== Task to carry out ==
Reproduce the lines from the one bearing "post_front_left();" through the one bearing "record = json.load(file)", inclusive. Copy them exactly; include no other line.

== Working data ==
## Start
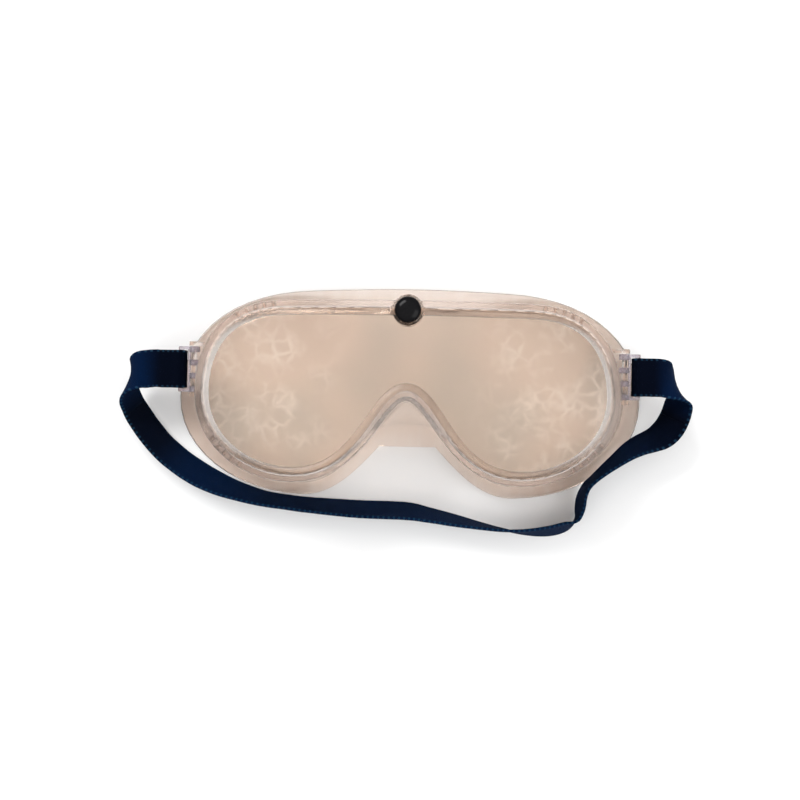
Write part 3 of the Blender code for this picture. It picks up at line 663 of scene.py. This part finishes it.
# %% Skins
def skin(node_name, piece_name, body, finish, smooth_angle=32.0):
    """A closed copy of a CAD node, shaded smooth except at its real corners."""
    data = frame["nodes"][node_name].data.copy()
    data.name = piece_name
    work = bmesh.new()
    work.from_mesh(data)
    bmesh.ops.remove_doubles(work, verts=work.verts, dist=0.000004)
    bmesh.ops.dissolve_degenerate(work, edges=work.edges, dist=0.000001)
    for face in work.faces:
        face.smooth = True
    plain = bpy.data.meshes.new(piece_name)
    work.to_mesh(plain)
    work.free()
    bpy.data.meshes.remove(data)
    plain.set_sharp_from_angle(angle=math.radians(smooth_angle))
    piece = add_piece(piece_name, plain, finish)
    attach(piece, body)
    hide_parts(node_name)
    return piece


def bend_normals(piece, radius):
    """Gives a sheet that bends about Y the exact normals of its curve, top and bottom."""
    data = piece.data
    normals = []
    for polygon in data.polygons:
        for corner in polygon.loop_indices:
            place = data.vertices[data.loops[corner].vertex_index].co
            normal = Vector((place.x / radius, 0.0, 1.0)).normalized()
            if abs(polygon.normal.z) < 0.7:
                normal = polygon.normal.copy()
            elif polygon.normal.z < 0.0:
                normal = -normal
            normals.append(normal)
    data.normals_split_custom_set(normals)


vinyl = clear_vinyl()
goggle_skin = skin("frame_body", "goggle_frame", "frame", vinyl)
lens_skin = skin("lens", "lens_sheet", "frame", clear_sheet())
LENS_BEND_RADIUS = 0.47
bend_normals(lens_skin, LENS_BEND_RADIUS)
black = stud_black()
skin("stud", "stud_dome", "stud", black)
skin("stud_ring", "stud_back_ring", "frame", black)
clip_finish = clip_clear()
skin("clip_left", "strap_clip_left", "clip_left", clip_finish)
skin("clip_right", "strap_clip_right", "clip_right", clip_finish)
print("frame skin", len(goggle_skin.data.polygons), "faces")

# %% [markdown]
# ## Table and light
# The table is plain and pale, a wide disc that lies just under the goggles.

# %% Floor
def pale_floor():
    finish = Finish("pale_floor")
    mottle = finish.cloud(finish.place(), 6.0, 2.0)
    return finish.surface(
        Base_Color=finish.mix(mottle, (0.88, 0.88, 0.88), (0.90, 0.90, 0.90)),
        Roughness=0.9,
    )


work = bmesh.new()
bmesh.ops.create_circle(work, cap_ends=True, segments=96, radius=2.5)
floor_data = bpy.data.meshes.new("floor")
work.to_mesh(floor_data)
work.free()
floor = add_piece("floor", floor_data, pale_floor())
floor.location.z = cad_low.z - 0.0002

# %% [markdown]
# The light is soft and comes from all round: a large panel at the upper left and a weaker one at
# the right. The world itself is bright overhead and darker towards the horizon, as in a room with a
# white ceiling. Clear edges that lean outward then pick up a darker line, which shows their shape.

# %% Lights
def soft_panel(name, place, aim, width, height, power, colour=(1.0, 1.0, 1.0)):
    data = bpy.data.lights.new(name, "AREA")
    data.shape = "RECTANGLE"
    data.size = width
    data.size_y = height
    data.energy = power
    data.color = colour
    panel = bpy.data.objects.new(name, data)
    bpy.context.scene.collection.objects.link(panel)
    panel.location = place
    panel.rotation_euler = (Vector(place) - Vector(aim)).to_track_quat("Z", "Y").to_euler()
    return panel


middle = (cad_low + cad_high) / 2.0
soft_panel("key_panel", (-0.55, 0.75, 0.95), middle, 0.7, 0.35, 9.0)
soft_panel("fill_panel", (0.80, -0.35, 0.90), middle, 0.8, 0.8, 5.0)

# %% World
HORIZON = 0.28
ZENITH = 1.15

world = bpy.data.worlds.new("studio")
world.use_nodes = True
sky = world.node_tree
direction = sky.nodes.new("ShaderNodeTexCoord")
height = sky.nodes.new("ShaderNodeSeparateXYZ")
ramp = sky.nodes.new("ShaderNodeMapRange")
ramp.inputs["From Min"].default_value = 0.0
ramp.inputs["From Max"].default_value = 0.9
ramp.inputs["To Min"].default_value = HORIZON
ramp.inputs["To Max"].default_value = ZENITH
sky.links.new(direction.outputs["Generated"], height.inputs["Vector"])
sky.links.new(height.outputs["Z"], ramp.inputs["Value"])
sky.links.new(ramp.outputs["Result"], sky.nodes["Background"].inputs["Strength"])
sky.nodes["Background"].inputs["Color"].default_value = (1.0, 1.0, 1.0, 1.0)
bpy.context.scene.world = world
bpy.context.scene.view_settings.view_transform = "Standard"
## End
## Start
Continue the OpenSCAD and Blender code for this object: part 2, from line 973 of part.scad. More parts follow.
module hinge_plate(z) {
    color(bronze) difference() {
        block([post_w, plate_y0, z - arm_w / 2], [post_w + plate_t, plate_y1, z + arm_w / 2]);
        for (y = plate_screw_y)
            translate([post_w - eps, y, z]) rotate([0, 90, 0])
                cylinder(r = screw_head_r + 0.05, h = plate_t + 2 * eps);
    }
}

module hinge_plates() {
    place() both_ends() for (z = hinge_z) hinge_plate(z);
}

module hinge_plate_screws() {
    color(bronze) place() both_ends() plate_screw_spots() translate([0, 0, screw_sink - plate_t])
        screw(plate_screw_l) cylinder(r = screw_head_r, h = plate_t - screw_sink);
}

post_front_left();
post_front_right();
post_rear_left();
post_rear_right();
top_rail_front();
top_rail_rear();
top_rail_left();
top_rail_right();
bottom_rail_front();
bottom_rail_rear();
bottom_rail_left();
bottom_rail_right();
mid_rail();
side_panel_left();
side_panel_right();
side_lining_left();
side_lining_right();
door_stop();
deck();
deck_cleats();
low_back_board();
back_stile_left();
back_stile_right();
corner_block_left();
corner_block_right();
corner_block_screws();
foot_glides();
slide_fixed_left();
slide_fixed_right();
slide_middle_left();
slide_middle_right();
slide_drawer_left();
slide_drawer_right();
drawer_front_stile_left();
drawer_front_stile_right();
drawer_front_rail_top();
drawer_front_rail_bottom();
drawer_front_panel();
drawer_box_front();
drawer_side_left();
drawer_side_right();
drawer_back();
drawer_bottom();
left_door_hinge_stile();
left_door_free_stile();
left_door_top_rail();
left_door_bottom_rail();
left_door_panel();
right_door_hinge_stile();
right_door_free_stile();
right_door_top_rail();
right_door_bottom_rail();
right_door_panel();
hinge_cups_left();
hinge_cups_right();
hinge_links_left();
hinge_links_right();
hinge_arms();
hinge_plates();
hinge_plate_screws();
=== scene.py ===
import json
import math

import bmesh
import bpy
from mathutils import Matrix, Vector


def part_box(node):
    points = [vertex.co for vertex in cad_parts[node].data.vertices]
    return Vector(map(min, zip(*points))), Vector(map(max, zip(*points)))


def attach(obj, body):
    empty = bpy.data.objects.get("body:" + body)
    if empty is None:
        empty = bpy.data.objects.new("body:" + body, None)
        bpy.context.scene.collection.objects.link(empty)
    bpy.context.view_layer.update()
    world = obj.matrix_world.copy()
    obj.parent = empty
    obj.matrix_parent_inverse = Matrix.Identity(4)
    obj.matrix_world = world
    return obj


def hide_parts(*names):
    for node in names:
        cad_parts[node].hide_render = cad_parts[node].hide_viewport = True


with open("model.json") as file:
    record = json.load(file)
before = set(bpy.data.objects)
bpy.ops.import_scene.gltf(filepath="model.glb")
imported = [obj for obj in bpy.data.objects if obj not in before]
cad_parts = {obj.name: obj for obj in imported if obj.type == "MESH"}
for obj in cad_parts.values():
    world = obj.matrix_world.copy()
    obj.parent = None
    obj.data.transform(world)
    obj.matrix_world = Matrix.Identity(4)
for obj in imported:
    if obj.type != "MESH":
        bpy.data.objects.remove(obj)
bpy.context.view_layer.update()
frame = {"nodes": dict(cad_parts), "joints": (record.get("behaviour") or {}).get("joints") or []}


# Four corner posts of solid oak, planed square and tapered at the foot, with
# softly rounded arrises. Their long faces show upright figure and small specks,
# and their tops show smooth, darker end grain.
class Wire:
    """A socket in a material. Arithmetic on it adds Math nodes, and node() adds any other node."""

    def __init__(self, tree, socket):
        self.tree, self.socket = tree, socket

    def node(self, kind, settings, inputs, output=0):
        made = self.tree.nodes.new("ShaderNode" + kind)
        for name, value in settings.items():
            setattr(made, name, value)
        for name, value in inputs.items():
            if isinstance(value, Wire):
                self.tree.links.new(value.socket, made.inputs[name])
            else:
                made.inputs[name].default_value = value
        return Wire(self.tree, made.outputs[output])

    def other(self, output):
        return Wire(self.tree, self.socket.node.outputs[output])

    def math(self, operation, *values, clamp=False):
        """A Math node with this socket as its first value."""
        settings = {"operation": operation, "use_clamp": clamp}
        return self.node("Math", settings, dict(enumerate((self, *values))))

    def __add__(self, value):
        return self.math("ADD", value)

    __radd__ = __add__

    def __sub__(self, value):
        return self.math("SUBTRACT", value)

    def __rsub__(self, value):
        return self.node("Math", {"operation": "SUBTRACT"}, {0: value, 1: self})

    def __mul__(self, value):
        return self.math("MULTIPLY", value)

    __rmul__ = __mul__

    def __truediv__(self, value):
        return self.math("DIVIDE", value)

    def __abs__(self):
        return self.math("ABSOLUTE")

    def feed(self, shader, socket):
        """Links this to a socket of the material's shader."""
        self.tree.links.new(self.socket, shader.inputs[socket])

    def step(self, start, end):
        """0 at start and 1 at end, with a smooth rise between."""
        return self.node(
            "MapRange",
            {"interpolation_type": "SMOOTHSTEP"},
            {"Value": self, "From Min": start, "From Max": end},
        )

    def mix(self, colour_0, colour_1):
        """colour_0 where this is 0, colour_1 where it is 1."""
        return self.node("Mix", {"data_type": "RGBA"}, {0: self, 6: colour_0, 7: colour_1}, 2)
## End
## Start
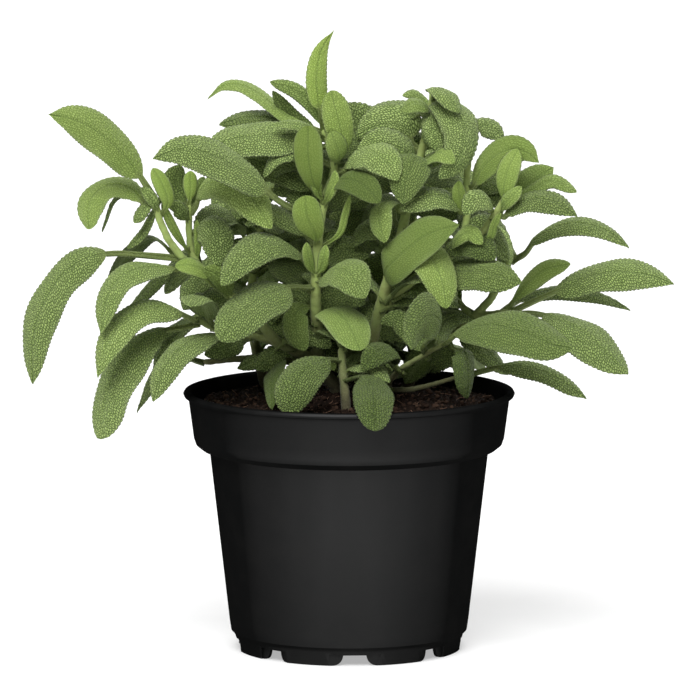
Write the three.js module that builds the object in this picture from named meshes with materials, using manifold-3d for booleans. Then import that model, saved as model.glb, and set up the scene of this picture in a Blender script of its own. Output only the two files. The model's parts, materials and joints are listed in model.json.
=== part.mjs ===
## End
== The result ==
post_front_left();
post_front_right();
post_rear_left();
post_rear_right();
top_rail_front();
top_rail_rear();
top_rail_left();
top_rail_right();
bottom_rail_front();
bottom_rail_rear();
bottom_rail_left();
bottom_rail_right();
mid_rail();
side_panel_left();
side_panel_right();
side_lining_left();
side_lining_right();
door_stop();
deck();
deck_cleats();
low_back_board();
back_stile_left();
back_stile_right();
corner_block_left();
corner_block_right();
corner_block_screws();
foot_glides();
slide_fixed_left();
slide_fixed_right();
slide_middle_left();
slide_middle_right();
slide_drawer_left();
slide_drawer_right();
drawer_front_stile_left();
drawer_front_stile_right();
drawer_front_rail_top();
drawer_front_rail_bottom();
drawer_front_panel();
drawer_box_front();
drawer_side_left();
drawer_side_right();
drawer_back();
drawer_bottom();
left_door_hinge_stile();
left_door_free_stile();
left_door_top_rail();
left_door_bottom_rail();
left_door_panel();
right_door_hinge_stile();
right_door_free_stile();
right_door_top_rail();
right_door_bottom_rail();
right_door_panel();
hinge_cups_left();
hinge_cups_right();
hinge_links_left();
hinge_links_right();
hinge_arms();
hinge_plates();
hinge_plate_screws();
=== scene.py ===
import json
import math

import bmesh
import bpy
from mathutils import Matrix, Vector


def part_box(node):
    points = [vertex.co for vertex in cad_parts[node].data.vertices]
    return Vector(map(min, zip(*points))), Vector(map(max, zip(*points)))


def attach(obj, body):
    empty = bpy.data.objects.get("body:" + body)
    if empty is None:
        empty = bpy.data.objects.new("body:" + body, None)
        bpy.context.scene.collection.objects.link(empty)
    bpy.context.view_layer.update()
    world = obj.matrix_world.copy()
    obj.parent = empty
    obj.matrix_parent_inverse = Matrix.Identity(4)
    obj.matrix_world = world
    return obj


def hide_parts(*names):
    for node in names:
        cad_parts[node].hide_render = cad_parts[node].hide_viewport = True


with open("model.json") as file:
    record = json.load(file)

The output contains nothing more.